A detailed roadmap is imperative, acting as a satnav to guide you to key milestones. The roadmap should fill in the gaps between A and B that will accelerate you through the journey. It’s here where companies can be ‘revolutionary’ in their technology decisions. For example, if you have an on-premise solution, is it time to be bold and move everything to the Cloud? Have you got the skills to architect, build and operate that solution? What are the implications for architecture or UX? The answers will highlight gaps that need filling, with ramifications for people, processes and technology.

#4 Be brave

Technology decisions are rarely revolutionary; most OTT tech already exists and is proven to work. No, the real revolutionary thinking will likely relate to your model, your strategy, your people and your processes.
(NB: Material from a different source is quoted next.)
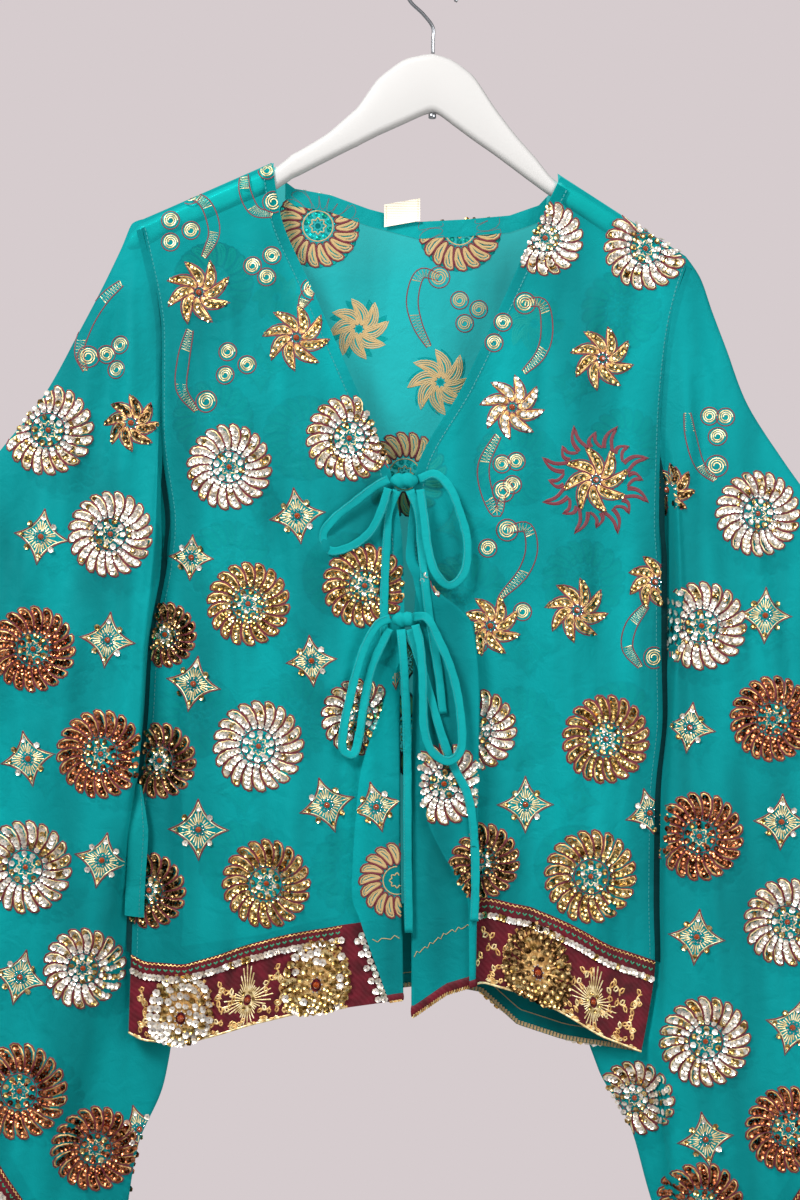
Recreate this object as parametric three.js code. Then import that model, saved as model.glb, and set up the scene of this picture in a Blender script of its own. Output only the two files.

It’s about looking at your business holistically and asking big questions. Do we need to own this technology? Can we rent it as SAAS? Do we have in-house capability to deliver the vision? Do we need to partner, collaborate or acquire? Will our current processes work? How do we change them? Big questions require brave answers and organisational agility.

#5 Collaborate

There’s no getting away from it, video is complex. If you don’t understand video workflow and how that works from ingestion to consumption, you’ll struggle to get it right. You can nail your vision all day long, but if you’re not on top of the basics, you’ll never translate video into value.

In a changing environment, creative collaboration is the smartest way to advance. A good partner – with domain expertise and proven experience delivering scalable streaming solutions – can nurture you in the right direction. They’ll help you design, build and execute your roadmap. And they’ll architect for change to create OTT platforms that flex for tomorrow.

Fundamentally, legacy media companies must juggle new and old if they’re to transition to a digital-only world. They need to do Everything Everywhere All at Once, and they need to do something completely different. Measured evolution is the only way forward. But you’ll need to start soon…  before linear TV becomes a proverbial ex-parrot.